Why are the villains in those movies? Well the villains are simply there to
illuminate the hero. So we're going to be selective in which story we select and
attach ourselves to as we start to move on and rebuild this relationship of
trust. Going back to Desmond Tutu's book, I think he had a brilliant suggestion
that once the hurt occurs and we've decided that we're going to move on, we
have a choice to make and the choice that he suggests is that we are either
going to release or renew the relationship. I had a great opportunity
several years ago to interview coach Larry Gelwix, you might remember him from
the movie Forever Strong about the Highland rugby team, he was the coach of
that team. Coach Gelwix did an interview with me, you can link to that right down
here in the description, and during that interview, he told the story about one of
his rugby players who had been bitten by a snake. Well as he went to visit,
the young man's name was Mike, as he went to visit Mike in the hospital, he
was asking him, "Mike, this was a, you were out in your garage and you were
playing and you found a snake, am i clear on this?" And he's like, "Yeah
yeah yeah." "You knew what it was?" "Yeah." "You picked it up?" "Yeah." "And then you ran
around with this snake trying to scare the girls?" "Yeah."

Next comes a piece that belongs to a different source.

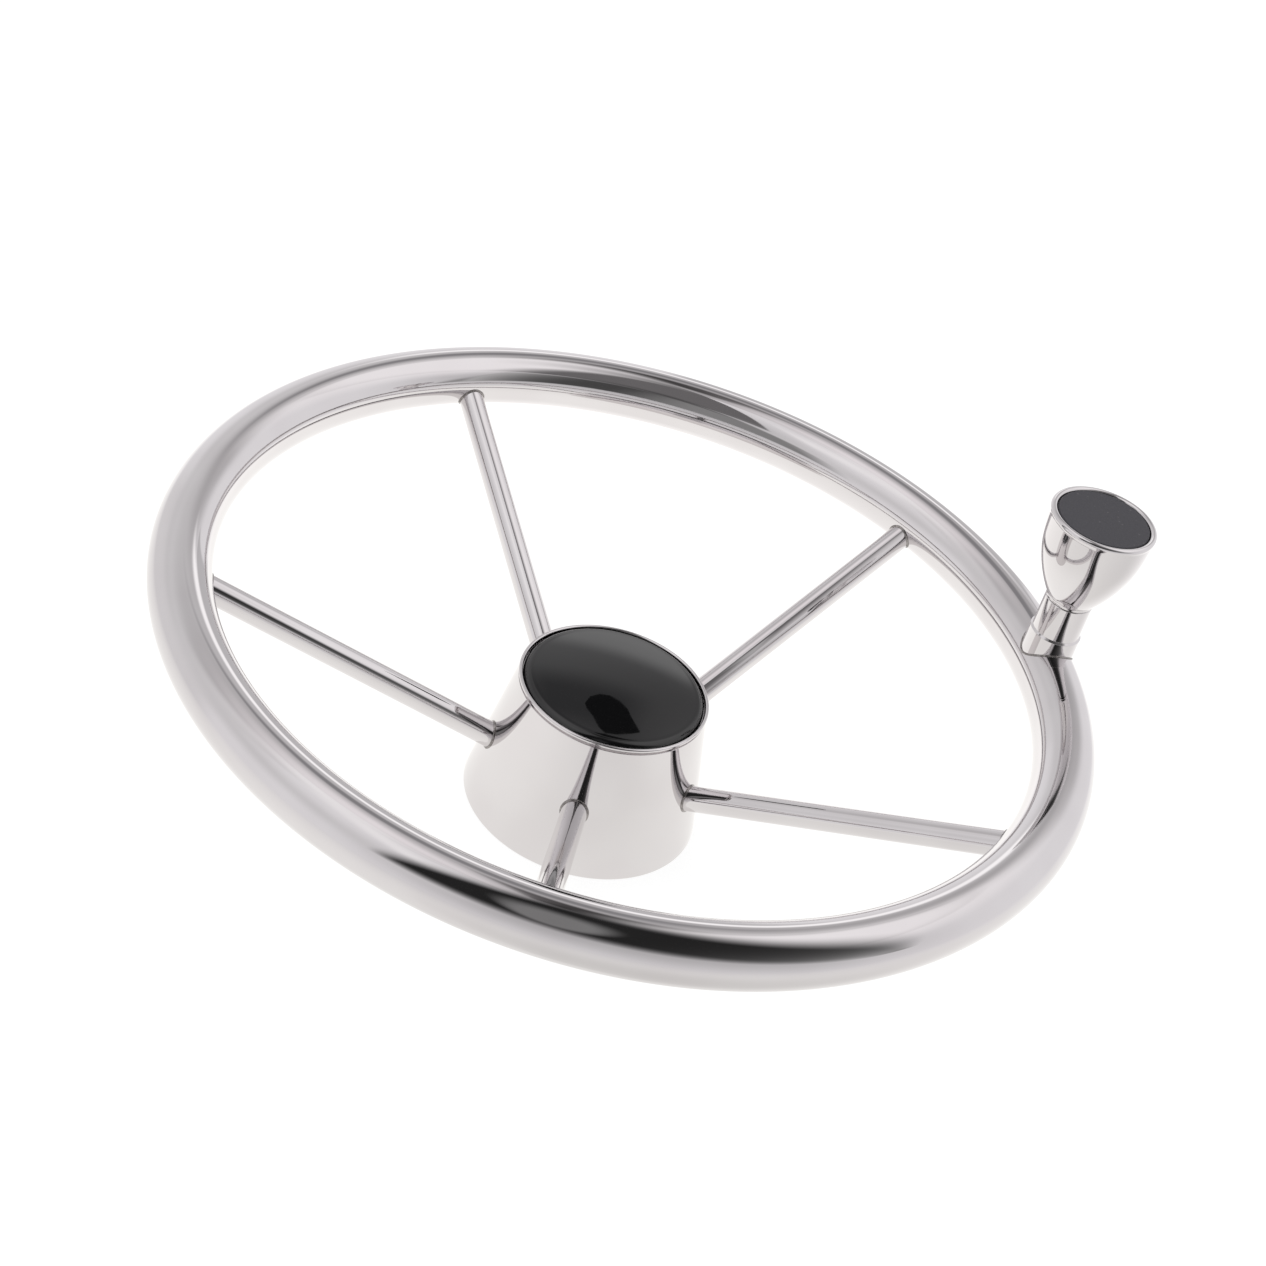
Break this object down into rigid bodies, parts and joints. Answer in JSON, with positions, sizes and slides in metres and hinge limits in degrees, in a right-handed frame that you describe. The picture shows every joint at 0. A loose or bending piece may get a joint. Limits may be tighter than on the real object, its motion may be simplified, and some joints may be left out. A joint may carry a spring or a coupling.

"The snake bit you?" "Yeah." See, he's affirmatively answering all of these
questions. The coach was, it was just his mind was blown.
Okay, so you knew what it was when you picked it up. Going back to Bishop Tutu's
book as he says, you got a choice to either release or renew the relationship.
What if, no I'm not saying that the person who hurt you is a snake, but what
if they are? You know what I mean. This is just someone who's not healthy for you to
have in your life. Can you release that without holding a
grievance in your own heart about that? I think that's one of the options.
Well what if we choose to renew the relationship? Okay, there are principles
that will allow us to do that and we've talked about that in some of the other
videos. When you decide which direction you're going to go, either way, you get to
move forward with forgiveness in your own heart because going back to the
snake for example, if a snake bites you, what are you gonna do? Try to chase it
down, find a rock and smash it or let the snake go, make haste to get the venom out
of your system? That's even more important so no matter
which choice we take here, we can choose forgiveness which allows us to get the
venom out of our own system. Once that trust is broken, it can be hard to
rebuild but it is possible. Hopefully you got some good ideas about that today at
Live On Purpose TV. We'll see you tomorrow.